Modern displays are fascinating little things. In particular, the E-Ink displays employed in modern E-books achieve mesmerising paper like contrast with excellent standby power consumption.  Many of us at some point have had a go at experimenting with DIY displays, but been discouraged by the miniature scales involved. Driving them is hard enough, but building your own?

[MChel] has achieved some excellent success in building a simple E-Ink display. The account presented on this Russian electronics forum, graciously translated for us by Google Translate, outlines that the greatest barrier to pursing this in your home lab is creating the conductive layer that serve as electrodes for each pixel and depositing the thin layer of electrostatically charged ink pellets onto another transparent yet conductive film. [MChel] solution was to extract a small a portion of pre-deposited ink from a smashed and notoriously brittle E-ink display.
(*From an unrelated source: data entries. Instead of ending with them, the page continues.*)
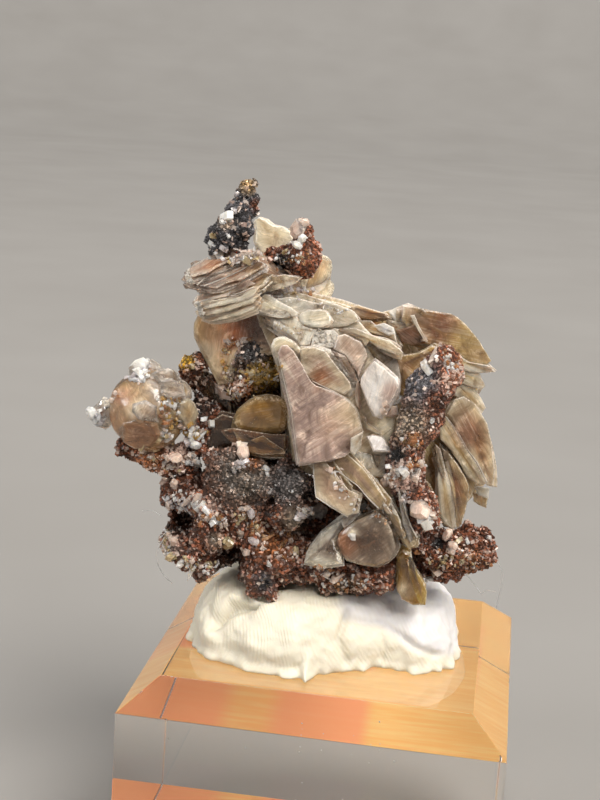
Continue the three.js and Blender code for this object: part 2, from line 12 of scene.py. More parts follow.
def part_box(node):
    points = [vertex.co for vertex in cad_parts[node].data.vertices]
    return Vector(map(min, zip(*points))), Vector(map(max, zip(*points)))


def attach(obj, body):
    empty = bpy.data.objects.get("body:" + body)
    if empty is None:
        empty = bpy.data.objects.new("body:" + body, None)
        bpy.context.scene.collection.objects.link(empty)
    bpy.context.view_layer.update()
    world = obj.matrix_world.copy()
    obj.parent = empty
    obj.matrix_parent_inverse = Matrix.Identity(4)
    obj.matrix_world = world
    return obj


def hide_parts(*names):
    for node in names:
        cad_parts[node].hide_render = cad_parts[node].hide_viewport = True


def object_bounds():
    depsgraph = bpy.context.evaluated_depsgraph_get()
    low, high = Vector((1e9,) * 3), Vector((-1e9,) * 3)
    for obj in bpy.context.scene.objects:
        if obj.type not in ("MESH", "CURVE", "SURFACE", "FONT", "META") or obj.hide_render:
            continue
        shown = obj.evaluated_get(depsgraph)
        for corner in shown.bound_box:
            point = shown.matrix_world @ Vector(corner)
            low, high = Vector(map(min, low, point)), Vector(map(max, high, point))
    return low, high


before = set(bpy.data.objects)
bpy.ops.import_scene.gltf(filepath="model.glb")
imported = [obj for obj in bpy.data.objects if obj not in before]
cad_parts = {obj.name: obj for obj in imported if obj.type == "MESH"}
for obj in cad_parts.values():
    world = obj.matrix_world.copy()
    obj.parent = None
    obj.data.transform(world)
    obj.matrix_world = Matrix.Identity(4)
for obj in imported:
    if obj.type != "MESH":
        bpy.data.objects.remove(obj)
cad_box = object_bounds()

mm = 0.001
body = "root"
block_low, block_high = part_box("acrylic_block")
block_side = block_high.x - block_low.x
block_top = block_high.z
block_edge_round = 0.08 * mm
lowest = cad_box[0].z


# Places and colours

def spot(place):
    """A place given in millimetres above the block's top face, in the frame's metres."""
    return np.asarray(place, float) * mm + np.array([0, 0, block_top])


def above_block(place):
    """A place of the frame, in metres, in millimetres above the block's top face."""
    return np.asarray(place) / mm - np.array([0, 0, block_top / mm])


# The photograph's camera, in millimetres above the block's top face
eye = np.array([12.3, -127.17, 52.14])
view_forward = np.array([-0.128, 0.9641, -0.2326])
view_right = np.array([0.987, 0.1469, 0.0656])
view_down = np.array([0.0974, -0.2212, -0.9703])
focal_pixels = 1506.7
picture_middle = (300, 400)
viewer_way = (0, 1, 0)
upward = (0, 0, 1)


def sight(column, row):
    """The direction from the eye through a place in the 600 by 800 picture."""
    across = (column - picture_middle[0]) / focal_pixels
    down = (row - picture_middle[1]) / focal_pixels
    return view_forward + view_right * across + view_down * down


def seen(column, row, at, facing):
    """Where the line of sight through a place in the picture meets the plane through at."""
    way = sight(column, row)
    facing = np.asarray(facing, float)
    return eye + way * (((np.asarray(at, float) - eye) @ facing) / (way @ facing))


def marks(text):
    """Places in the picture, written as pairs of column and row."""
    return [tuple(int(n) for n in pair.split(",")) for pair in text.split()]


def pictured(places):
    """Where points of the frame, in metres, appear in the picture."""
    away = (places - spot((0, 0, 0))) / mm - eye
    depth = away @ view_forward
    return np.stack([picture_middle[0] + focal_pixels * (away @ view_right) / depth,
                     picture_middle[1] + focal_pixels * (away @ view_down) / depth], 1)


def nearness(places, centre, radius):
    """Distance over radius, in millimetres about a point or in pixels about a place in the picture."""
    if len(centre) == 2:
        return np.linalg.norm(pictured(places) - np.array(centre), axis=1) / radius
    return np.linalg.norm((places - spot(centre)) / mm, axis=1) / radius


def unit(vector):
    vector = np.asarray(vector, float)
    return vector / np.linalg.norm(vector)


def tint(red, green, blue):
    """A colour as the eye names it, from 0 to 255, in the renderer's linear values."""
    shares = np.array([red, green, blue]) / 255
    return np.where(shares < 0.04045, shares / 12.92, ((shares + 0.055) / 1.055) ** 2.4)


frost = tint(248, 235, 212)
ivory = tint(246, 221, 190)
cream = tint(236, 208, 173)
pale_rose = tint(226, 196, 176)
rose = tint(204, 172, 152)
mauve = tint(186, 160, 150)
fawn = tint(200, 166, 134)
tan = tint(212, 176, 126)
rose_brown = tint(196, 142, 108)
olive = tint(200, 162, 104)
umber = tint(164, 122, 76)
bark = tint(122, 82, 50)
ginger = tint(178, 116, 76)
smoke = tint(150, 118, 94)
satin = tint(232, 218, 208)
pearl = tint(224, 222, 226)
honey = tint(184, 140, 66)
lemon = tint(196, 156, 50)
veil = tint(226, 214, 202)
soot = tint(58, 55, 56)
slate = tint(92, 90, 94)
iron = tint(124, 76, 54)
shell_pink = tint(226, 188, 172)
moss = tint(178, 142, 48)
ash = tint(176, 156, 136)


# Meshes

crease_angle = math.radians(24)


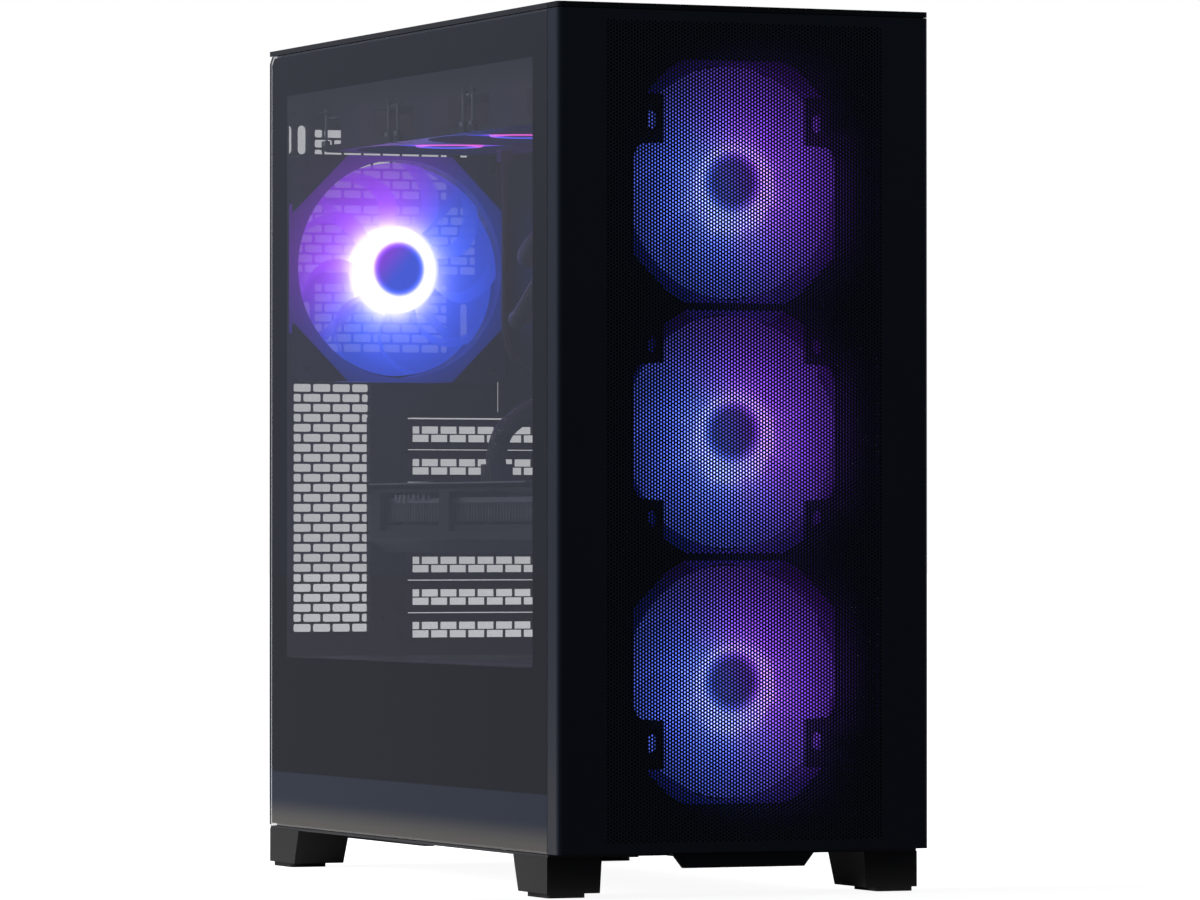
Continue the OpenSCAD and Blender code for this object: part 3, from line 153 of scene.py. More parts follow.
# %% Group helper
def new_group(name, inputs, outputs):
    """An empty node group with named sockets, its input node and its output node."""
    group = bpy.data.node_groups.new(name, "ShaderNodeTree")
    for title, kind, default in inputs:
        socket = group.interface.new_socket(title, in_out="INPUT", socket_type="NodeSocket" + kind)
        socket.default_value = default
    for title, kind in outputs:
        group.interface.new_socket(title, in_out="OUTPUT", socket_type="NodeSocket" + kind)
    given, result = (group.nodes.new("NodeGroup" + side) for side in ("Input", "Output"))
    return group, Tree(group), given.outputs, result.inputs


def give(tree, result, **values):
    """Links what a group puts out, and says so."""
    for title, value in values.items():
        tree.feed(result[title], value)
    print("group", tree.tree.name, "gives", ", ".join(values))

# %% [markdown]
# ## Grain and dust
# Powder coat and moulded plastic share one effect: a fine grain that scatters the highlight,
# and a broad, weak change of gloss from handling. It is one node group, placed in each
# material with its own grain size. Dust is another: it settles only where a surface faces up,
# so its mask comes from the surface normal, broken by noise.

# %% Grain group
grain, tree, given, result = new_group("grain", [
    ("Colour", "Color", (0.02, 0.02, 0.02, 1)), ("Size", "Float", 0.0006),
    ("Roughness", "Float", 0.5), ("Mottle", "Float", 0.1)],
    [("Colour", "Color"), ("Roughness", "Float"), ("Height", "Float")])
patches_per_metre = 14.0
place = tree.add("TexCoord").outputs["Object"]
fine = tree.noise(place, tree.math("DIVIDE", 1.0, given["Size"]))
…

Next, instead of attempting to build an ambitious and dense grid of electrodes, [MChel] etched a simple battery indicator on a PCB. The ink and the electrodes were then fused with some DIY graphite based conductive glue and sealed with some careful yet ingenuitive epoxy laying skills.

The DIY electrodes

The result is a working battery indicator that consumes no power, whilst reporting any remaining power.

There is something increasingly defiant and laudable about home-brewing technologies, otherwise thought to be confined to multi-million dollar factories. We have already covered how you should go about making some conductive glass and using it in your homemade LCD.